Cá estou eu fugindo do frio estomacal tomando chá olhando de canto do olho a janela... esse azul vespertino celeste que neutraliza a feiura do cinza automotivo que se mescla à secura deste inverno paulistano. A lua já intervém na paisagem e brilha prateada no meio deste azul claro e o amarelo do sol refletido no amarelo do edifício recém construído à frente de onde estou sentado me tirou daqui e me levou a uma onda de viagens.
Lembro da primeira vez que me propus a gravar com uma banda alguma coisa. Foi um desafio feito por uma professora chamada Solange cujo objetivo era incentivar alguém da sua turma a participar do show de talentos da escola de inglês que eu estudei e me formei. O desafio me pareceu satisfatório: gravar duas músicas com uma banda de integrantes da escola de inglês e depois torcer para ser selecionado para o talent show. Eu, meu irmão gêmeo, o Cássio, o Vicente, o Carlos, um outro que eu esqueci o nome e com o Cláudio na bateria, que não era aluno, formamos o The Hugos e resolvemos tocar os hits do momento grunge: Pretend we are dead, do L7; e Suck my kiss, do Red Hot Chilli Pepper. Fomos gravar depois de meros dois ensaios no estúdio Lochness, na 702 norte. Um lugar bom pra se fazer um estúdio; de costas pra uma oficina, em cima de uma oficina, cercado de oficinas que de dia faziam muito barulho e que de noite soavam como os grilos ou como um vento do agreste solitário. Quando eu vi pela primeira vez uma potência de baixo eu, com meu tonante azul, resisti ao máximo colocar aquilo tudo no máximo e explodir o estúdio todo. Eu apenas liguei o baixo e vi que não era possível fazer tamanha barbárie sonora com aquele pedação de amplificador. Seria ruim.
Daquela banda eu, meu irmão gêmeo e o Cássio enveredamos, profissional, amadora, platônicamente, pelo ramo musical.
A gravação foi ao vivo e eu não me lembro muito bem e nem tenho registros que me remetam aquele tempo, mas eu lembro de ter sido bom saber que poderíamos desempenhar qualquer coisa de primeira. Aquele sentimento só veio a crescer com o tempo e já no The Sounders ou no Os The Ev eu ou eu e meus comparsas já enveredávamos pelo ramo da produção de músicas, de demotapes, de sonhos em 4 canais.
O The Hugos gravou em Adat de 8 canais, um luxo pra época e pro dinheiro investido, e nos deu passe pra tocar no show de talentos. Com muito orgulho e ansiedade nos preparamos para o evento afim de não darmos mancada com a Solange.

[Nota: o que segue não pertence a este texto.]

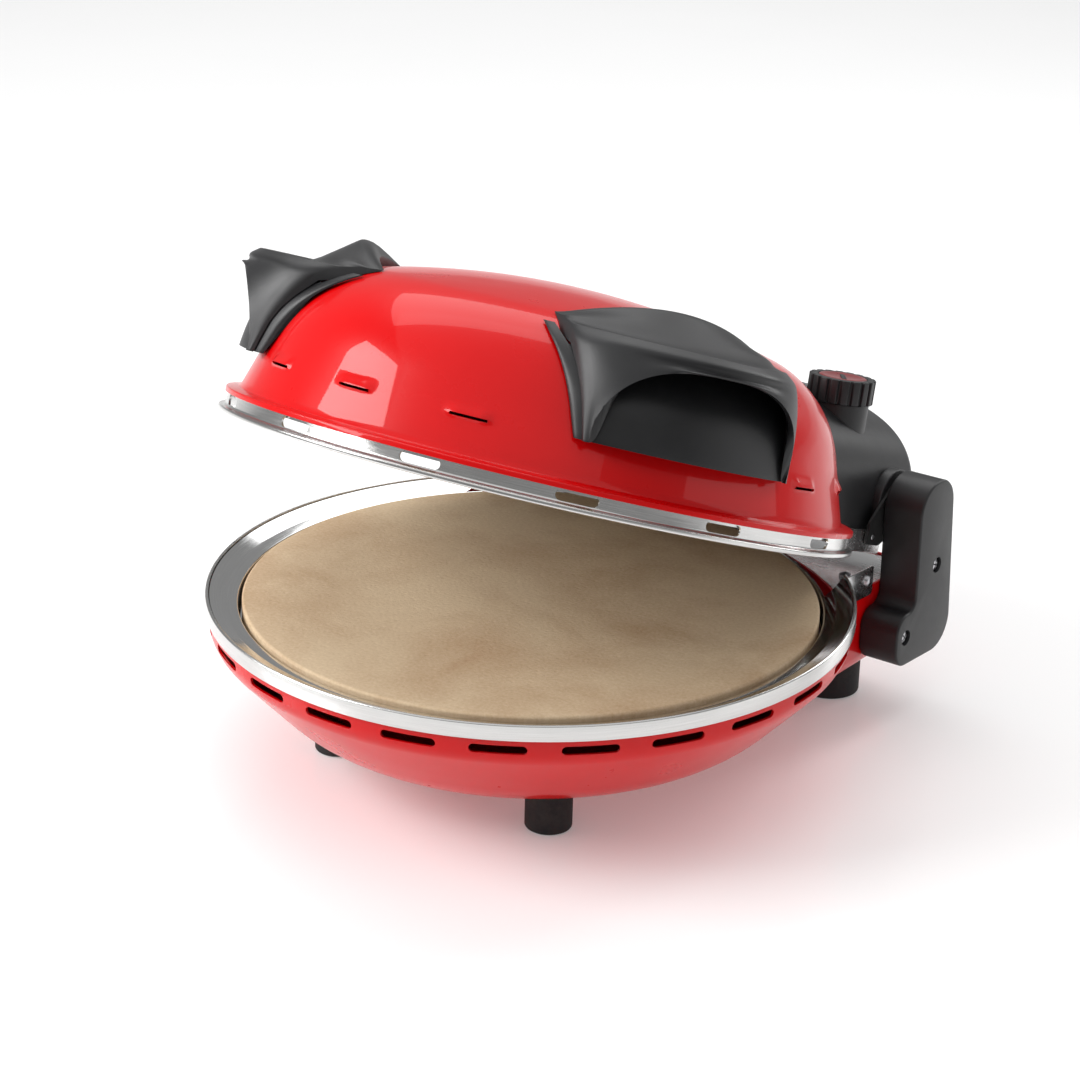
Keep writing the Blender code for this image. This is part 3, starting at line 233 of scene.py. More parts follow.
def cut(obj, tool, operation="DIFFERENCE"):
    modifier = obj.modifiers.new("cut", "BOOLEAN")
    modifier.operation = operation
    modifier.solver = "EXACT"
    modifier.object = tool
    bake(obj)
    bpy.data.objects.remove(tool)
    return obj


def soften(obj, width, segments=3, angle=35.0):
    """Round the edges sharper than an angle."""
    bevel = obj.modifiers.new("edge", "BEVEL")
    bevel.width = width
    bevel.segments = segments
    bevel.limit_method = "ANGLE"
    bevel.angle_limit = math.radians(angle)
    bevel.harden_normals = False
    return bake(obj)


def shade(obj, angle=35.0):
    obj.data.shade_smooth()
    obj.data.set_sharp_from_angle(angle=math.radians(angle))
    return obj


def arc(centre, radius, start, end, steps):
    turn = (end - start) / steps
    return [(centre[0] + radius * math.cos(start + turn * i),
             centre[1] + radius * math.sin(start + turn * i)) for i in range(steps + 1)]


def filleted(corners, closed=True, steps=4):
    """Outline through corners of (u, v, radius), each rounded by an arc."""
    outline = []
    count = len(corners)
    for i, (u, v, radius) in enumerate(corners):
        end_point = not closed and i in (0, count - 1)
        if radius == 0.0 or end_point:
            outline.append((u, v))
            continue
        here = Vector((u, v))
        back = (Vector(corners[i - 1][:2]) - here).normalized()
        ahead = (Vector(corners[(i + 1) % count][:2]) - here).normalized()
        half = back.angle(ahead) / 2
        reach = radius / math.tan(half)
        first, last = here + back * reach, here + ahead * reach
        centre = here + (back + ahead).normalized() * (radius / math.sin(half))
        for k in range(steps + 1):
            way = first.lerp(last, k / steps) - centre
            outline.append(tuple(centre + way.normalized() * radius))
    return outline


def bridge(bm, first, second):
    """Faces between two rings; a ring of one vertex is a pole."""
    count = max(len(first), len(second))
    for i in range(count):
        j = (i + 1) % count
        corners = (first[i % len(first)], second[i % len(second)],
                   second[j % len(second)], first[j % len(first)])
        bm.faces.new(dict.fromkeys(corners))


def bridge_all(bm, rows):
    for first, second in zip(rows, rows[1:]):
        bridge(bm, first, second)


def skin(bm, rings):
    """Faces through successive rings and one over each end; gives those two."""
    bridge_all(bm, rings)
    return [bm.faces.new(reversed(rings[0])), bm.faces.new(rings[-1])]


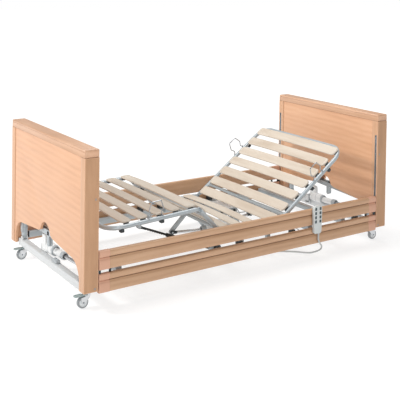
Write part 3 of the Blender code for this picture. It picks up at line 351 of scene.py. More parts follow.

Eu não mencionei que ela era a diretora da Thomas Jefferson da Asa Norte na época, pessoa austera, cara de brava, muito inspiradora e correta, muita gente tinha medo dela. Eu tive a oportunidade de enxergar além das aparências e da juventude perturbada, do terror implícito na autoridade e conheci uma pessoa que me fez acreditar no sonho, porque até ali eu não tocava baixo e tinha planos de morar nos EUA. Eu era um menino de 15 anos.
NO mesmo ano fui convidado para entrar em uma banda de metal porque eu tinha um baixo. Aceitei pela experiência e porque tinha uma amiga minha na banda que tocava bateria. Esta banda se chamava Heresy e também gravou um ensaio ao vivo no estúdio caverna. Outro dia meus irmãos estavam revirando fitas K7 e ouviram a música... deram muita risada porque o lance era sério mas nós éramos muito novos para fazer aquele tipo de som raivoso. O riff era legal no entanto. Essa banda era da escola. Depois esse povo doido me ligou uma Sexta-Feira de noite e me perguntou se eu tinha um baixo. Desconfiei que baixistas eram figuras raras na época, concordei que eu tinha um baixo e um amplificador. Melhor! Menos dois problemas. Tem um show numa feira do Lago Norte, na quituarte, o cachê é comida e tocaremos... 30 músicas; de The Beatles a Rita Lee, Roberto Carlos a Genival Lacerda. Eu tinha uma namorada que não me dava muita bola, não me levava a sério na época então topei o lance de cara. Tirei metade das músicas e o resto eu improvisaria... uma pena que não teve registro desse show. Lindo, leve solto. Viramos uma banda depois disso: The Sounders.